In Japan, often a target for North Korea's harsh rhetoric, there was concern tinged with resignation.

"Oh no, they've actually gone and done it," said Yumiko Kuriyama, a 64-year-old woman in Tokyo, after reading a special edition of a newspaper announcing the test. "They could send one over and hit Japan now. It's scary, it's just so scary."

There was less palpable fear in South Korea, which has lived for decades with 700,000 North Korean troops within striking distance of its capital Seoul, along with 8,000 artillery pieces and 2,000 tanks deployed within 100 km (60 miles) of a demarcation line that splits the Korean peninsula in two.

The North barely registered as an issue in December's presidential election in the South in a poll that was dominated by concerns over welfare and jobs.

"When I first saw the news, 'I thought this too shall pass.' I met my friends last night for a drink and we did not even discuss the nuclear test," said Josh Lim, a 31-year old businessman in Seoul.

Although the South has prospered while North Korea's economy has languished, the Kim dynasty that has ruled a country of 24 million people since 1948 has remained intact.

MORE THAN A FATHER'S SON

Kim Jong-un was aged just 29 when he became the third of his line to take power in North Korea after the death of his father, Kim Jong-il, who died in December 2011.

His father was over 50 when he took over running the country and his last nuclear test in 2009 was overshadowed by ill-health and persistent speculation the regime would fail to execute a smooth transition of power when he died.

But the son's rule has been remarkably stable, and he appears to have cemented power in the rogue state.

It now appears that the youngest Kim will almost certainly achieve his father's dream of creating a nuclear-armed state and the world will have little choice but to come to terms with that. And since he is just 30, it will have to that for quite a while.

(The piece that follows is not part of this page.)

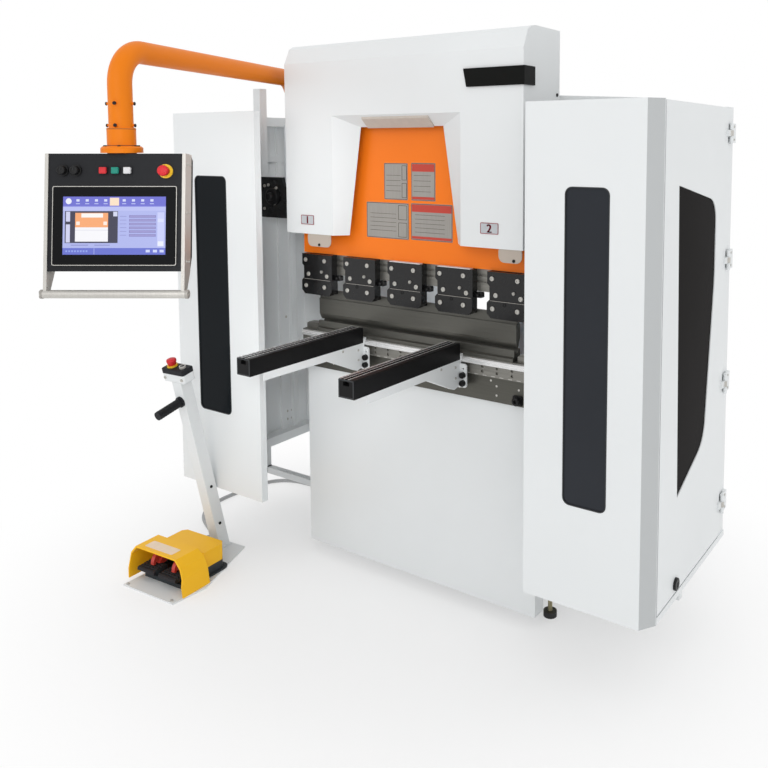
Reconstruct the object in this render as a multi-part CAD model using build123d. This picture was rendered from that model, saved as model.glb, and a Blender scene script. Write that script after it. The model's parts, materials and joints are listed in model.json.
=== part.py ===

"He (Kim Jong-un) is a man we will be dealing with for decades," said Virginie Grzelczyk, an expert on North Korea at Nottingham Trent University in Britain.

That likely means back to diplomacy on North Korea's terms for Washington, Seoul, Tokyo, Moscow and Beijing and an eventual return to six-party nuclear talks that had aimed to bargain away North Korea's weapons program in exchange for food and aid.

Pyongyang wants diplomatic recognition from the United States and cash to support an economy that has been ravaged by famine and mismanagement and to keep the Kim dynasty and its ideology intact.

"As long as Kim Jong-un follows his father's line and does not play the dangerous game of reform... He will certainly remain in power," said Andrei Lankov a professor at Kookmin University in Seoul.

"In the long-run, the United States has no choice but to accept North Korea as a nuclear state."